One of Mother Harvey’s kids became Mayor in 1947 – Herbert Y. Cartwright. As a student at Ball High School in the ‘30s, he hung out at her bordello, listening to the jukebox and sipping home brew. Considering it a duty and a privilege to maintain the Free State of Galveston during his administration, Cartwright is quoted as saying, " If God couldn’t stop prostitution, why should I?"

In 1944, 2528 Postoffice passed into the hands of Mary R. Known as Gouch-Eye due to her one bad eye, her "top of the Line" house became part of a statewide syndicate. At some point, screened doors were added to the upstairs bedrooms to allow clients to view the ladies. When business was slow, her girls took turns working the windows, dressed respectfully in shorts and blouses. Mary R. left the business before Texas Attorney General Will Wilson "closed down Galveston" in 1957. Seems she saw it coming in the Houston newspapers.

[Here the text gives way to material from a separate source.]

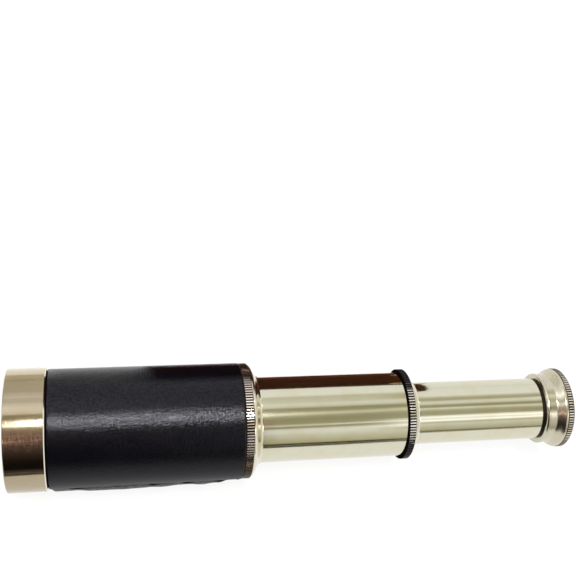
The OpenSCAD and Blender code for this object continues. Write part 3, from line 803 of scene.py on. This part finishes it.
# ---------------------------------------------------------------- stitches

STITCH_R = 0.17
STITCH_LENGTH = 2.0
STITCH_POINTS, STITCH_SIDES = 9, 8
STITCH_RISE, STITCH_SINK, STITCH_BOW = 0.10, 0.12, 0.10
FIRST_STITCH, STITCH_LIMIT = SEAM_X0 + 2.2, SEAM_X1 - 2.4


def stitch(points, radius):
    """Closed tube through points, tapering to its ends."""
    verts = []
    count, sides = len(points), STITCH_SIDES
    for i, p in enumerate(points):
        ahead = Vector(points[min(i + 1, count - 1)]) - Vector(points[max(i - 1, 0)])
        ahead.normalize()
        side = ahead.cross(Vector((0, 0.3, 1))).normalized()
        up = side.cross(ahead)
        share = math.sin(math.pi * (i + 0.5) / count) ** 0.35
        for k in range(sides):
            t = 2 * math.pi * k / sides
            verts.append(Vector(p) + (side * math.cos(t) + up * math.sin(t)) * radius * share)
    first_end = tuple(reversed(range(sides)))
    last_end = tuple((count - 1) * sides + k for k in range(sides))
    return verts, grid_faces(count, sides) + [first_end, last_end]


def seam_point(s, w, lift):
    """Point over the leather's surface at station s and arc distance w, raised by lift in mm."""
    radius = LEATHER_R + float(leather_height(np.array(s), np.array(w))) + lift
    turn = SEAM_TURN + w / LEATHER_R
    return (s * MM + FRONT_X, -math.sin(turn) * radius * MM,
            -math.cos(turn) * radius * MM + AXIS_Z)


def stitch_path(s):
    """Points of one stitch: it dips into the leather at both ends and bows downwards."""
    path = []
    for k in range(STITCH_POINTS):
        t = k / (STITCH_POINTS - 1)
        arch = math.sin(math.pi * t)
        lift = STITCH_RISE * arch - STITCH_SINK * (1 - arch)
        place = s + STITCH_LENGTH * (t - 0.5)
        path.append(seam_point(place, STITCH_LINE - STITCH_BOW * arch, lift))
    return path


def make_stitches():
    verts, faces = [], []
    s = FIRST_STITCH
    while s < STITCH_LIMIT:
        new_verts, new_faces = stitch(stitch_path(s), STITCH_R * MM)
        base = len(verts)
        verts += new_verts
        faces += [tuple(base + i for i in face) for face in new_faces]
        s += STITCH_PITCH
    obj = mesh_object("seam_thread", verts, faces)
    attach(obj, "barrel")
    m = Material("waxed_thread")
    m.axis_coordinates()
    twist = m.noise((9, 6, 6), detail=2, roughness=0.5)
    m.set(base_color=m.mix(twist, (0.008, 0.008, 0.008), (0.03, 0.028, 0.026)), roughness=0.55)
    m.bump(twist, strength=0.6, distance=0.00006)
    obj.data.materials.append(m.mat)


# ---------------------------------------------------------------- what the metal reflects

# The wooden box behind, in metres: its ends, its front and back, its top, and the roundings of
# the right end at the top and the foot.
BOX_X0, BOX_X1 = -0.040, 0.0468
BOX_Y0, BOX_Y1 = 0.038, 0.086
BOX_TOP = 0.0352
TOP_ROUND, FOOT_ROUND = 0.006, 0.003
ROUND_STEPS, ROUND_STEP_ANGLE = 7, 15
END_CARD_GAP = 0.001
WOOD_DARK, WOOD_PALE = (0.034, 0.0095, 0.004), (0.086, 0.027, 0.011)
# The dark foot of the box on the floor, as seen from above.
FOOT_OUTLINE = [
    (BOX_X0, 0.0295), (-0.010, 0.0295), (-0.010, 0.022), (0.040, 0.022), (0.0405, 0.0305),
    (BOX_X1, 0.0305), (BOX_X1, BOX_Y0), (BOX_X0, BOX_Y0)]
FOOT_Z = 0.0004
# The brass inlays on the box's front: height, first x, last x.
INLAYS = [(0.0035, 0.0362, 0.0447), (BOX_TOP - 0.004, 0.0341, 0.0444)]
INLAY_HALF = 0.0011
INLAY_GAP = 0.0002

TABLE_CARD_Z = 0.0006
TABLE_GLOW_COLOR = (0.94, 0.97, 1)
# The slanting front edge of the table, and the dark beyond it.
DARK_OUTLINE = [(-0.13, -0.068), (0.062, -0.23), (0.235, -0.48), (0.8, -1.4), (0.8, -3.0),
                (-3.0, -3.0), (-3.0, -0.064)]
DARK_Z = 0.001
GLEAM_OUTLINE = [(-0.13, -0.168), (-0.06, -0.198), (-0.06, -0.214), (-0.13, -0.184)]
GLEAM_Z = 0.0015


def reflected_only(obj, mat):
    """Gives a thing its material and sets which rays see it, so that the metal mirrors it and
    nothing else sees it."""
    obj.data.materials.append(mat)
    obj.visible_camera = False
    obj.visible_diffuse = False
    obj.visible_transmission = False
    obj.visible_shadow = False


def plain(name, color, roughness=0.9, **more):
    """A material of one colour."""
    m = Material(name)
    m.set(base_color=color, roughness=roughness, **more)
    return m.mat


def level(outline, z):
    """Corners at one height."""
    return [(x, y, z) for x, y in outline]


def wood():
    m = Material("wood_reflection")
    m.axis_coordinates()
    grain = m.ramp_between(m.noise((0.08, 0.5, 0.9)), 0.35, 0.65)
    m.set(base_color=m.mix(grain, WOOD_DARK, WOOD_PALE), roughness=0.8, specular_ior_level=0.1)
    return m.mat


def box_mesh():
    """The box as its outline from the front, drawn out from its front to its back."""
    outline = [(BOX_X0, 0), (BOX_X0, BOX_TOP)]
    roundings = ((BOX_TOP - TOP_ROUND, 90, TOP_ROUND), (FOOT_ROUND, 0, FOOT_ROUND))
    for centre_z, start, bend in roundings:
        for k in range(ROUND_STEPS):
            a = math.radians(start - ROUND_STEP_ANGLE * k)
            outline.append((BOX_X1 - bend + bend * math.cos(a), centre_z + bend * math.sin(a)))
    count = len(outline)
    verts = [(x, y, z) for y in (BOX_Y0, BOX_Y1) for x, z in outline]
    faces = [tuple(range(count)), tuple(reversed(range(count, 2 * count)))]
    faces += [(k, k + count, (k + 1) % count + count, (k + 1) % count) for k in range(count)]
    return mesh_object("box_behind", verts, faces, smooth_faces=False)


def make_box_behind():
    """The wooden box behind the spyglass in the photo, as high as the metal shows of it: its
    body, its pale right end, its dark foot and two brass inlays."""
    wood_mat = wood()
    reflected_only(box_mesh(), wood_mat)
    x, y, z = BOX_X1 + END_CARD_GAP, BOX_Y0 + END_CARD_GAP, END_CARD_GAP
    end_card = flat_card("box_end_gleam", [(x, y, z), (x, BOX_Y1, z), (x, BOX_Y1, BOX_TOP),
                                           (x, y, BOX_TOP)])
    reflected_only(end_card, plain("box_end_reflection", (0.80, 0.78, 0.72)))
    reflected_only(flat_card("box_foot_shade", level(FOOT_OUTLINE, FOOT_Z)), wood_mat)
    y = BOX_Y0 - INLAY_GAP
    for k, (z, x0, x1) in enumerate(INLAYS, 1):
        low, high = z - INLAY_HALF, z + INLAY_HALF
        inlay = flat_card("box_inlay_%d" % k, [(x0, y, low), (x1, y, low), (x1, y, high),
                                               (x0, y, high)])
        reflected_only(inlay, plain("inlay_reflection_%d" % k, (0.80, 0.52, 0.20), 0.5))


def table_card(name, x0, x1, y0, y1, color, glow=0.0):
    """A plain rectangle just over the floor."""
    card = flat_card(name, level([(x0, y0), (x1, y0), (x1, y1), (x0, y1)], TABLE_CARD_Z))
    reflected_only(card, plain(name + "_reflection", color, emission_strength=glow,
                               emission_color=TABLE_GLOW_COLOR))


def make_table_behind():
    """Left of the box the table is bright close behind the spyglass and dimmer far away."""
    table_card("near_table", -2, -0.0675, 0.018, 0.090, (0.86, 0.89, 0.93), glow=0.10)
    table_card("far_table", -2, -0.045, 0.090, 2, (0.56, 0.54, 0.45))


def make_table_front():
    """In front of the spyglass the pale table ends along a slanting edge: beyond it the metal
    mirrors the dark, with one gleam in it."""
    gleam = flat_card("gleam_beyond_table", level(GLEAM_OUTLINE, GLEAM_Z))
    reflected_only(gleam, plain("gleam_reflection", (0.50, 0.44, 0.36)))
    dark = flat_card("dark_beyond_table", level(DARK_OUTLINE, DARK_Z))
    reflected_only(dark, plain("dark_room_reflection", (0.012, 0.009, 0.008)))


make_camera()
make_floor()
make_world()
make_lamp("overhead", place=(-0.1, -0.25, 1.1), aim=(0, 0, 0), size_x=1.2, size_y=0.8, power=7)
make_metals()
make_leather()
make_stitches()
make_box_behind()
make_table_behind()
make_table_front()

bpy.context.scene.view_settings.view_transform = "Standard"

bpy.context.view_layer.update()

Legend has it that a prominent Galveston insurance man had coffee with the ladies every morning, parking his car discretely in the alley. Unfortunately, he suffered a heart attack at their kitchen table early one day and died at the bordello. The madam phoned a friend — the Chief of Police — for help. Loading the body into the trunk, he drove the man’s car to Kempner Park. To protect the family, the Chief propped the body up on a park bench to be innocently discovered by a passerby, making it appear that this respectable businessman had passed while feeding the pigeons. The current owner of the house swears that the spirit of that insurance man is still there, searching for his car keys.

The Mollie Walters House, aka Mother Harvey’s, is now the home of Island Carriages. The owner is restoring it, one board at a time. Listed on the National Register of Historic Places, the 1886 bordello took its legitimate place beside prim and proper Victorian houses when it was featured on the 1997 Galveston Historical Foundation’s Historic Homes Tour. In honor of this occasion, Cara Moore painted a mural on its Parlor walls. The original owner, Miss Mollie Walters, would have been proud . . .

Jan Johnson is a freelance writer, sometimes historian
and Island tour guide who resides on Galveston Island.